Puritanism began as a religious reform movement within the Church of England and spread to the northern English colonies in the early and middle seventeenth century. In recent years the term has often been used simply as a pejorative to designate anyone who is prudish, unemotional or intolerant. However, strains of Puritanism persisted even in the last half of the twentieth century.

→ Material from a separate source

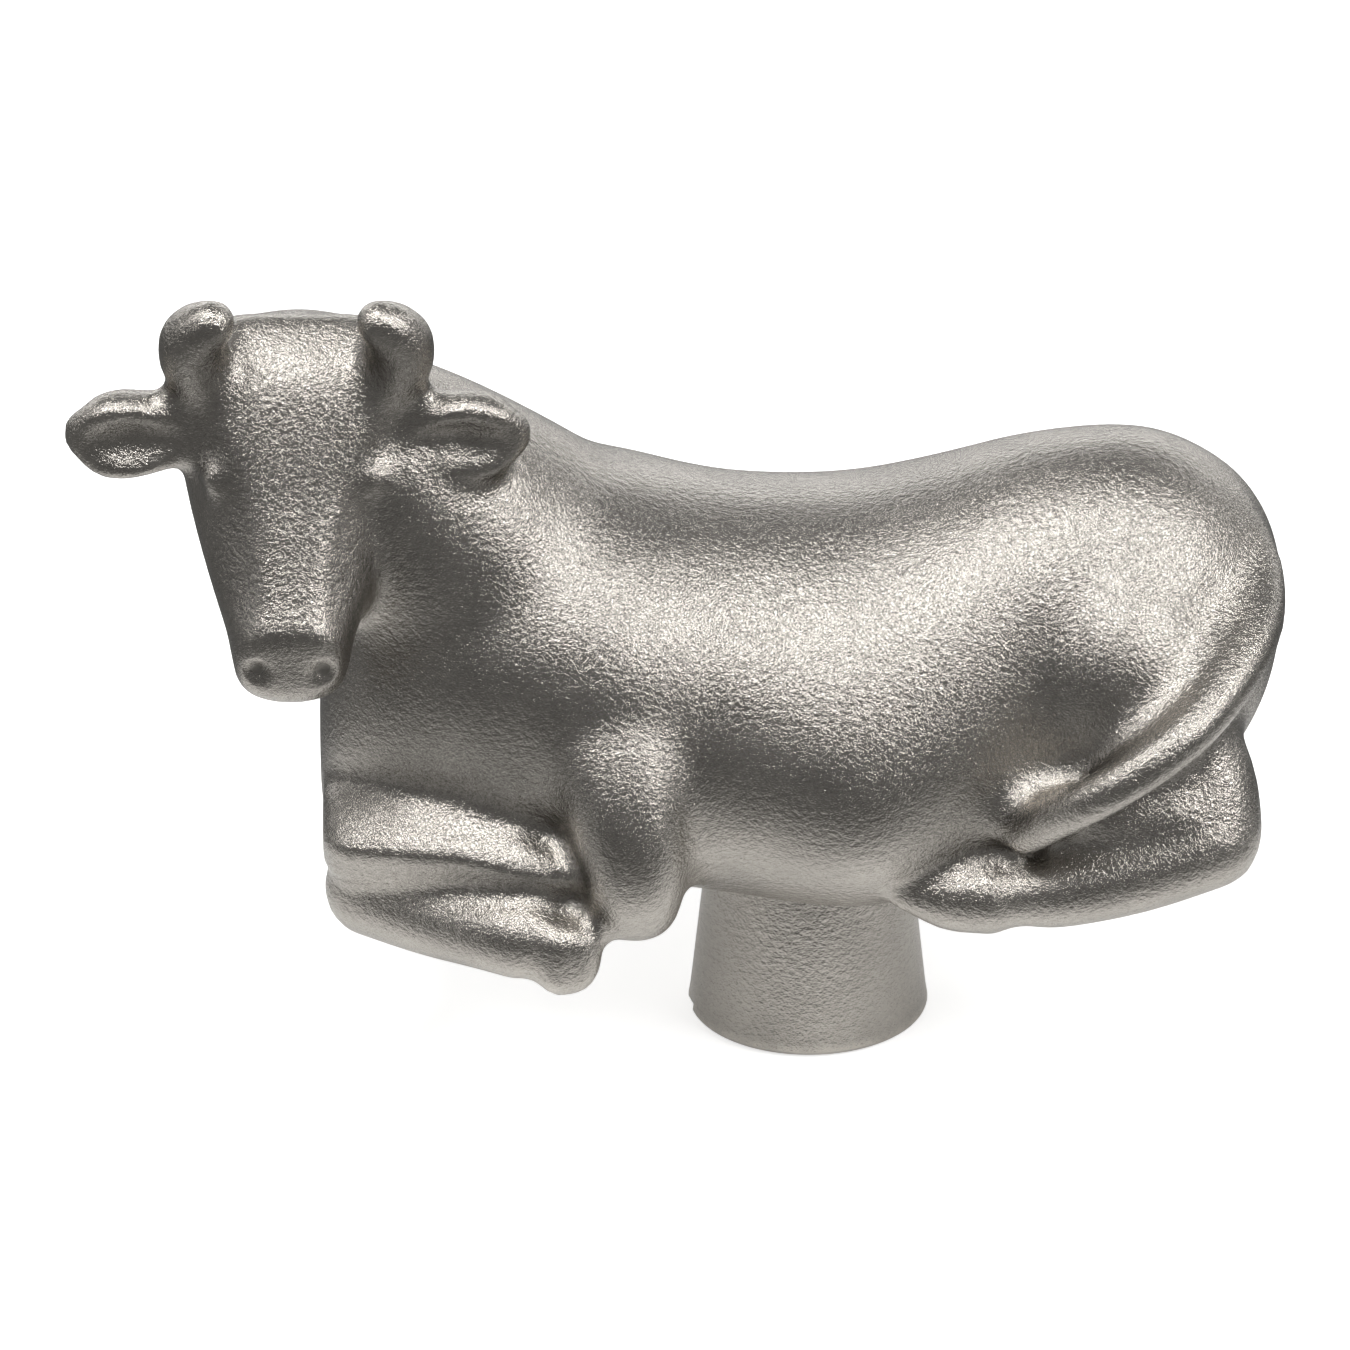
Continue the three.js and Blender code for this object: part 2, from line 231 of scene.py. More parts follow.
# The turned pieces, in millimetres. Their outside sizes come from the frame.
WELD = 1e-7
STEM_STEPS = 72
SCREW_STEPS = 60
WASHER_STEPS = 96
RIM_END = 354
MOUTH_ROUND = 0.25
TAPER_STEPS = 12
SHOULDER_ROUND = 0.15
SPIGOT_RADIUS = 4.5
SPIGOT_CHAMFER = 0.4
SOFT_CORNER = 0.2
CORNER_LAND = 0.1
NICK_PLACE = (-1.0, 0.3)
NICK_REACH = 0.8
NICK_DEPTH = (0.22, 0.03, 0.1)
SOCKET_BOTTOM = 2.0
SOCKET_FIT = 0.06
SPIGOT_CLEARANCE = 0.3
DRILL_RADIUS = 3.0
DRILL_CLEARANCE = 0.6
DRILL_POINT = 1.6
THREAD_RING = 0.08
THREAD_CLEARANCE = 0.06
THREAD_ROOT_FLAT = 0.08
THREAD_FLANK = 0.8
SIDE_TOLERANCE = 0.02
HEAD_ROUND = 0.5
HEAD_TOP_ROUND = 0.12
NECK_ROUND = 0.1
SCREW_POINT = 0.6
TIP_CHAMFER = 0.1
SLOT_ROUND = 0.15
WASHER_HOLE_RADIUS = 2.65
PLAIN_WASHER_EDGE = 0.14
SPRING_WASHER_EDGE = 0.1
SPLIT_WIDTH = 0.6
SPLIT_HEIGHT = 8
SPLIT_START = 1
SPLIT_EDGE = 0.04
SPLIT_SLANT = 25

# Metals. Shares of a metal's own colour where it is uneven, rubbed and dulled; how far an edge stands out
# where it is fully worn, in millimetres; and the changes of roughness. Noise scales are per metre.
NICKEL_SHARES = (0.86, 1.25, 0.72)
NICKEL_SHARPNESS = 0.05
NICKEL_UNEVENNESS = 0.12
NICKEL_POLISH = -0.05
NICKEL_DULLING = 0.08
STEEL_SHARES = (0.8, 1.2, 0.45)
STEEL_SHARPNESS = 0.03
STEEL_UNEVENNESS = 0.16
STEEL_POLISH = -0.06
CLOUD_SCALE = 300.0
PATCH_SCALE = 900.0
STAIN_SCALE = 500.0
FIBRE_SCALE = 400.0
SMOOTH_ANGLE = 35

# Studio. The paper is white to the camera. In the metal it shows a painted glow within a stretched reach,
# though it is no lamp, and painted shade beyond.
# Soft boxes: azimuth, elevation, size in metres and radiance. Room: the grey at the sine of a height.
CAMERA_AIM = (-7.26, 0, 19.97)
CAMERA_LIFT = 27.5
CAMERA_DISTANCE = 0.81
CAMERA_LENS = 400
LAMP_DISTANCE = 0.6
FLOOR_SIZE = 6
FLOOR_GAP = 0.0001
PAPER_WHITE = 0.7
PAPER_GLOW = 0.25
PAPER_DIM = 0.14
PAPER_LIT_REACH = (0.018, 0.034)
PAPER_LIT_STRETCH = (0.45, 1, 1)
SOFT_BOXES = (
    (-45, 64, (0.18, 0.18), 20.0),
    (55, 42, (0.18, 0.18), 18.0),
    (85, 20, (0.10, 0.25), 2.5),
    (-85, 25, (0.12, 0.30), 2.5),
    (180, 12, (1.3, 0.24), 2.2),
)
ROOM_GREYS = ((0, 0.06), (0.1, 0.1), (0.36, 0.22), (0.6, 0.28), (0.85, 0.32), (1, 0.2))


# ---------------------------------------------------------------- modelling helpers

def deselect():
    if bpy.context.mode != "OBJECT":
        bpy.ops.object.mode_set(mode="OBJECT")
    bpy.ops.object.select_all(action="DESELECT")


def activate(obj):
    deselect()
    obj.select_set(True)
    bpy.context.view_layer.objects.active = obj


def joined(name, objects):
    """One object that holds all the meshes, still overlapping."""
    activate(objects[0])
    for obj in objects[1:]:
        obj.select_set(True)
    bpy.ops.object.join()
    whole = bpy.context.object
    whole.name = name
    whole.data.name = name
    return whole


def apply_modifier(obj, kind, **settings):
    activate(obj)
    bpy.ops.object.modifier_add(type=kind)
    modifier = obj.modifiers[-1]
    for key, value in settings.items():
        setattr(modifier, key, value)
    bpy.ops.object.modifier_apply(modifier=modifier.name)


def remesh(obj, voxel):
    """Overlapping closed shells become one skin."""
    apply_modifier(obj, "REMESH", mode="VOXEL", voxel_size=voxel * MM, adaptivity=0)


def smooth(obj, times, factor=0.5):
    apply_modifier(obj, "SMOOTH", factor=factor, iterations=times)


def fillet(obj, radius, voxel):
    """Every inward corner gets a fillet: the skin is moved out, made one again, and moved back."""
    apply_modifier(obj, "DISPLACE", strength=radius * MM, mid_level=0, direction="NORMAL")
    remesh(obj, voxel)
    smooth(obj, REMESH_SMOOTHING)
    apply_modifier(obj, "DISPLACE", strength=-radius * MM, mid_level=0, direction="NORMAL")
    remesh(obj, voxel)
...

Early American puritans hoped to establish a city of God that would fuse the political and religious community into a theocracy. Although less prevalent in the 1950s and 1960s, this changed in the 1970s with the development of organizations such as the Moral Majority and the Christian Coalition. These groups pursued avowedly Christian agendas and became influential in politics, especially at the level of congressional and senatorial primaries. A second element in Puritanism was the castigation of sensual pleasures. While the 1960s marked a substantial change in social conventions, it continued to be the case that prostitution was only legal in certain parts of Nevada, recreational drug use was severely punished and references to sex on radio and television were highly constricted. A less famous aspect of Puritanism was its emphasis on public sermons as a means of excoriating the sins of the community. These often strayed from traditional Biblical topics and became detailed critiques of the political system and the personal responsibility of those within it. This use of the sermon was employed by both ends of the political spectrum, from Martin Luther King, Jr.

challenging segregation to conservative television evangelists attacking the moral decay of the country and its leaders.